The full source code of the program is the following:

#include <algorithm>
#include <array>
#include <chrono>
#include <cmath>
#include <format>
#include <iostream>

using namespace std;

double pow_test(int N) {
  double sum{};
  for (double i{}; i < N; i += 1.0) {
    sum += pow(i, 2.0);
  }
  return sum;
}

double times_test(int N) {
  double sum{};
  for (double i{}; i < N; i += 1.0) {
    sum += i * i;
  }
  return sum;
}

void run_benchmark(const char *name, int N, auto fn) {
  array<std::chrono::duration<double>, 5> samples;
  double sum{};

  for (int k{}; k < ssize(samples); ++k) {
    const auto start = std::chrono::steady_clock::now();
    sum = fn(N);
    const auto end = std::chrono::steady_clock::now();
    samples[k] = end - start;
  }
  auto result{std::ranges::min_element(samples)};
  cout << format("{}: {} s (result is {})\n", name, *result, sum);
}

int main() {
  const int N{10'000'000};

  run_benchmark("pow", N, pow_test);
  run_benchmark("x * x", N, times_test);
}

(The code uses <format> and std::ranges::min_element, so be sure to use the -std=c++23 flag and a reasonably recent C++ compiler; mine is GCC 14.2.1.)

The results on my laptop are the following:

pow: 0.184192s s (result is 333333283333717098496)
x * x: 0.0386399s s (result is 333333283333717098496)

Wow! So x * x is nearly five times faster than pow!

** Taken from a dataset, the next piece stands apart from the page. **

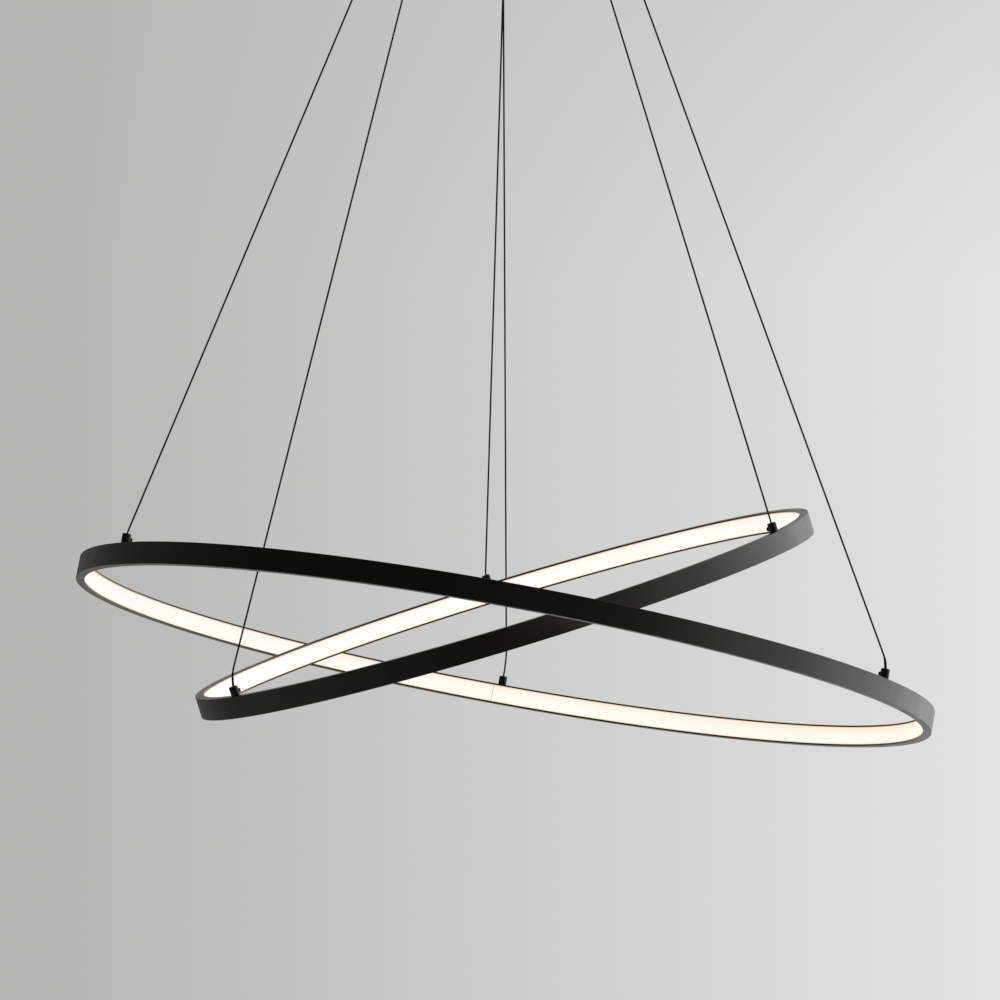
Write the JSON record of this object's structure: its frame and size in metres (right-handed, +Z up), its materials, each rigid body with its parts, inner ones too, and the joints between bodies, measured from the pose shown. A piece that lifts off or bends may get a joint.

What’s happened?

Using GCC 14.2, the line sum += pow(i, 2.0) produces the following machine code:

movsd   xmm0, QWORD PTR .LC7[rip]
mov     rax, QWORD PTR [rbp-16]
movapd  xmm1, xmm0
movq    xmm0, rax
call    pow
movsd   xmm1, QWORD PTR [rbp-8]
addsd   xmm0, xmm1
movsd   QWORD PTR [rbp-8], xmm0

So, as expected, the machine code loads the parameters to pow into registers and then calls the pow function. And calling a function is expensive!

The line sum += x * x produces this:

movsd   xmm0, QWORD PTR [rbp-16]
mulsd   xmm0, xmm0
movsd   xmm1, QWORD PTR [rbp-8]
addsd   xmm0, xmm1
movsd   QWORD PTR [rbp-8], xmm0

which has no call instruction: it is just the plain implementation of the operation x * x, using mulsd.

The take-away message is: when computing the square of a number in C++ you should always use x * x.

But what about the ugly line we saw above:

double result1{(a + b) * (a + b)};

We can improve the code via a template function:

template<typename T>
T square(T x) {
    return x * x;
}

so that the line becomes

double result1{square(a + b)};

Adding a corresponding case to the benchmark above produces the following results:

pow: 0.176948s s (result is 333333283333717098496)
x * x: 0.0394336s s (result is 333333283333717098496)
square: 0.0399737s s (result is 333333283333717098496)

which shows no significant loss of performance when using a template. If you do not want to use templates because you are sure you will always use double values, you can define inline double square(double x), and the benchmark result will be the same.